Mathematica, 53 bytes

Join@@(Reverse[Plus@@@#~Partition~UpTo@2]&/@Split@#)&

Explanation

Split@#

Split the input into sublists consisting of runs of identical elements. i.e. {2, 2, 2, 4, 8, 8} becomes {{2, 2, 2}, {4}, {8, 8}}.

#~Partition~UpTo@2

Partition each of the sublist into partitions length at most 2. i.e. {{2, 2, 2}, {4}, {8, 8}} becomes {{{2, 2}, {2}}, {{4}}, {{8, 8}}}.

Plus@@@

Total each partition. i.e. {{{2, 2}, {2}}, {{4}}, {{8, 8}}} becomes {{4, 2}, {4}, {16}}.

Reverse

Reverse the results because Mathematica's Partition command goes from left to right, but we want the partitions to be in other direction. i.e. {{4, 2}, {4}, {16}} becomes {{2, 4}, {4}, {16}}.

Join@@

Flatten the result. i.e. {{2, 4}, {4}, {16}} becomes {2, 4, 4, 16}.

Perl, 37 bytes

Includes +4 for -0n

Run with the input as separate lines on STDIN:

perl -M5.010 shift2048.pl
2
2
2
4
4
8
2
^D

shift2048.pl:

#!/usr/bin/perl -0n
s/\b(\d+
)(\1|)$//&&do$0|say$1+$2

Haskell, 56 bytes

g(a:b:r)|a==b=a+b:g r|l<-b:r=a:g l
g x=x
r=reverse
r.g.r

PHP, 86 100 99 bytes

that should do it:

<?$p=array_pop;for($r=[];$v=$p($a=&$_GET[a]);)array_unshift($r,end($a)-$v?$v:2*$p($a));print_r($r);

call in browser with ?a[]=value1&a[]=value2...

Java 7, 133 bytes

Object f(java.util.ArrayList<Long>a){for(int i=a.size();i-->1;)if(a.get(i)==a.get(i-1)){a.remove(i--);a.set(i,a.get(i)*2);}return a;}

Input is an ArrayList, and it just loops backwards, removing and doubling where necessary.

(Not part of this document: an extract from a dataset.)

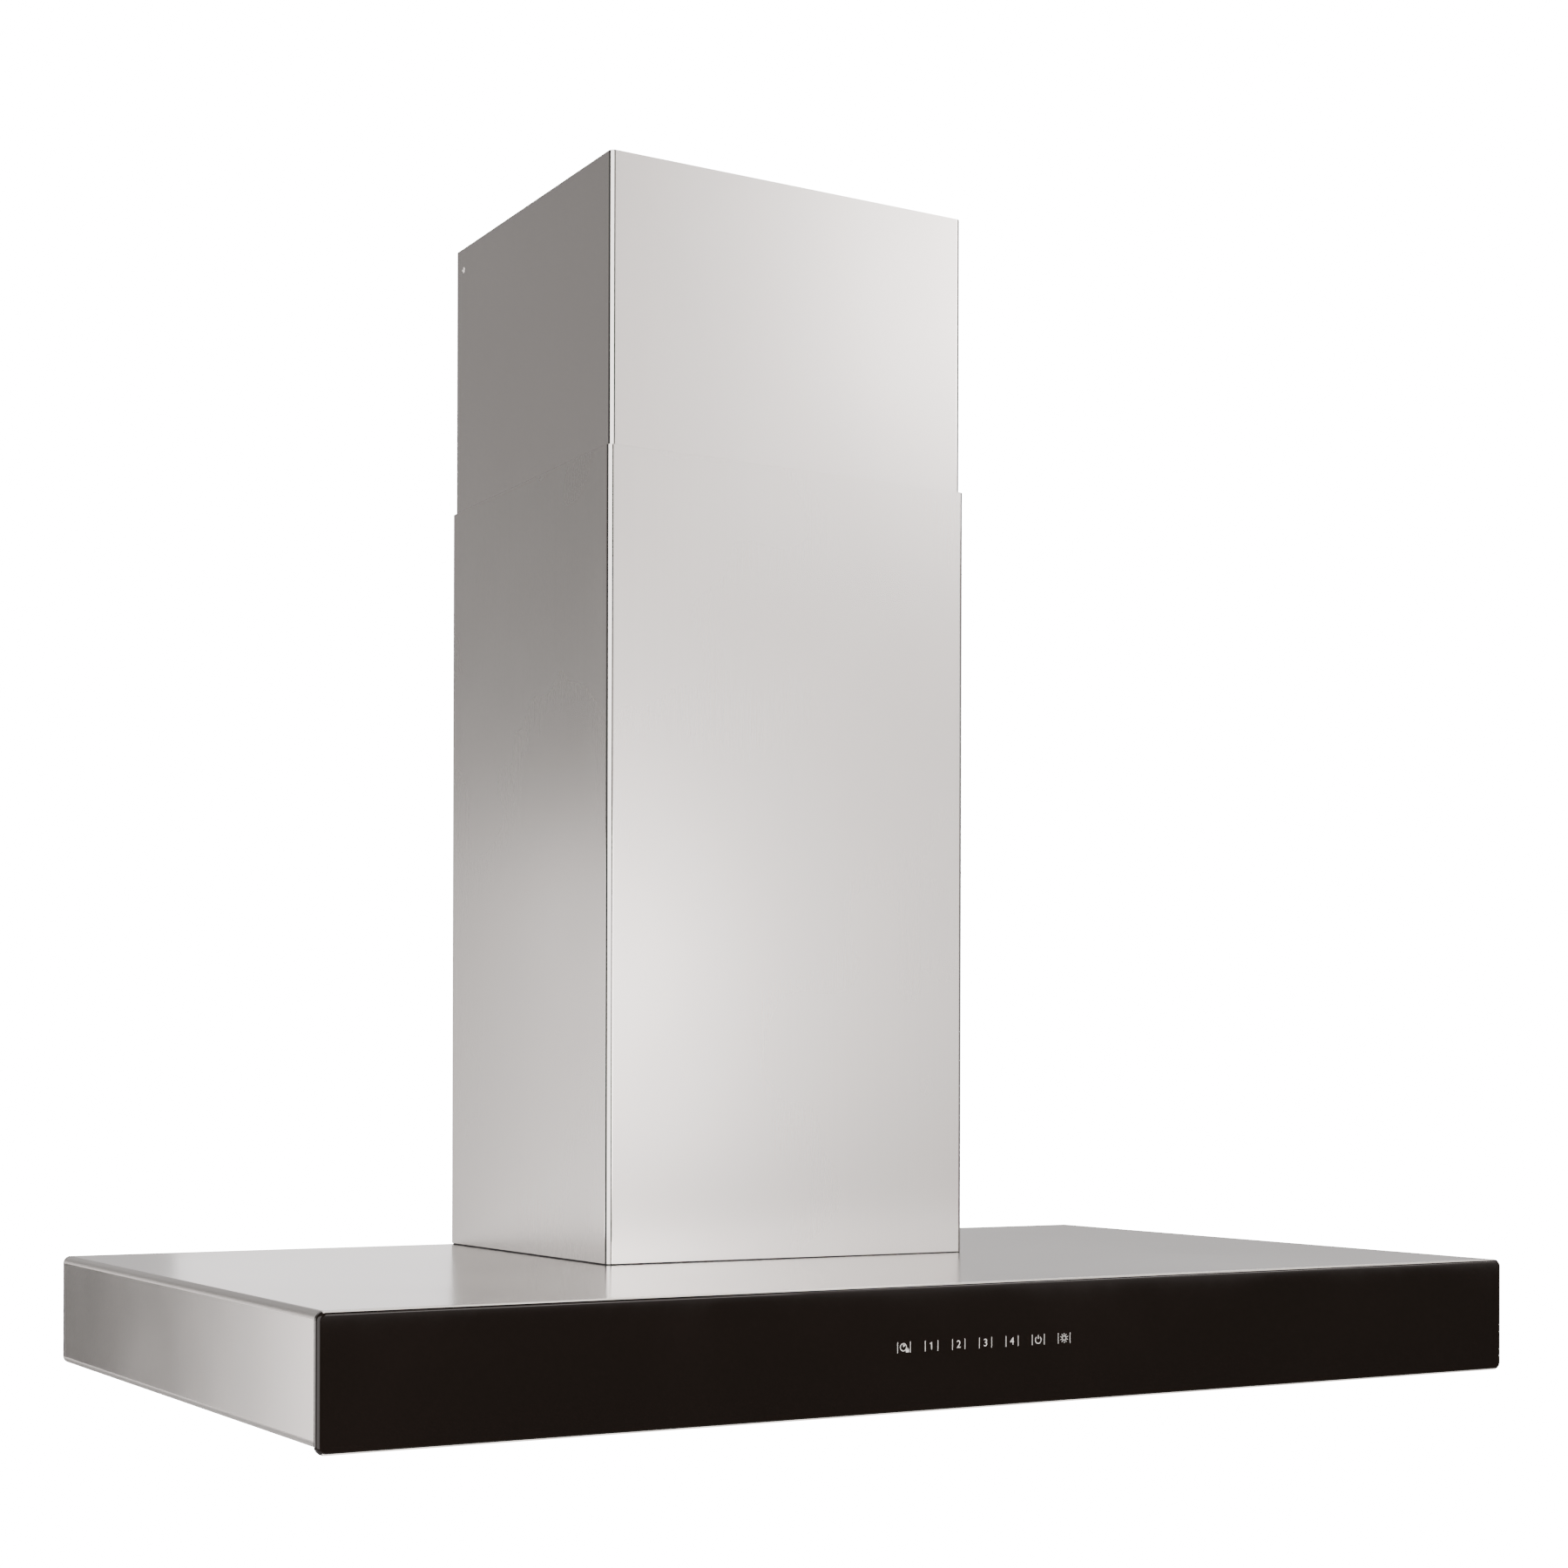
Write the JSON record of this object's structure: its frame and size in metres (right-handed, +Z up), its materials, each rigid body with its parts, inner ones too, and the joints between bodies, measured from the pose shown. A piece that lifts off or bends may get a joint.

Object f(java.util.ArrayList<Long>a){
    for(int i=a.size();i-->1;)
        if(a.get(i)==a.get(i-1)){
            a.remove(i--);
            a.set(i,a.get(i)*2);
        }
    return a;
}

Julia 205 bytes

t(x)=Val{x}
s(x)=t(x)()
f^::t(1)=f
^{y}(f,::t(y))=x->f(((f^s(y-1))(x)))
g()=[]
g{a}(::t(a))=[a]
g{a}(::t(a),B...)=[a;g(B...)]
g{a}(::t(a),::t(a),B...)=[2a;g(B...)]
K(A)=g(s.(A)...)
H(A)=(K^s(length(A)))(A)

Function to be called is H

eg H([1,2,2,4,8,2,])

This is in no way the shortest way do this in julia. But it is so cool, that I wanted to share it anyway.

• t(a) is a value-type, representing the value (a).
• s(a) is an instance of that value type
• g is a function that dispatches on the difference values (using the value types) and numbers of its parameters. And that is cool
• K just wraps g so that

Extra cool part:

f^::t(1)=f
^{y}(f,::t(y))=x->f(((f^s(y-1))(x)))

This defines the ^ operator to apply to functions. So that K^s(2)(X) is same as K(K(X)) so H is just calling K on K a bunch of times -- enough times to certainly collapse any nested case

This can be done much much shorter, but this way is just so fun.

Python 2, 94 bytes

def f(a,r=[]):
 while a:
    if len(a)>1and a[-1]==a[-2]:a.pop();a[-1]*=2
    r=[a.pop()]+r
 print r

Try it online

PowerShell v2+, 81 bytes

param($n)($b=$n[$n.count..0]-join','-replace'(\d+),\1','($1*2)'|iex)[$b.count..0]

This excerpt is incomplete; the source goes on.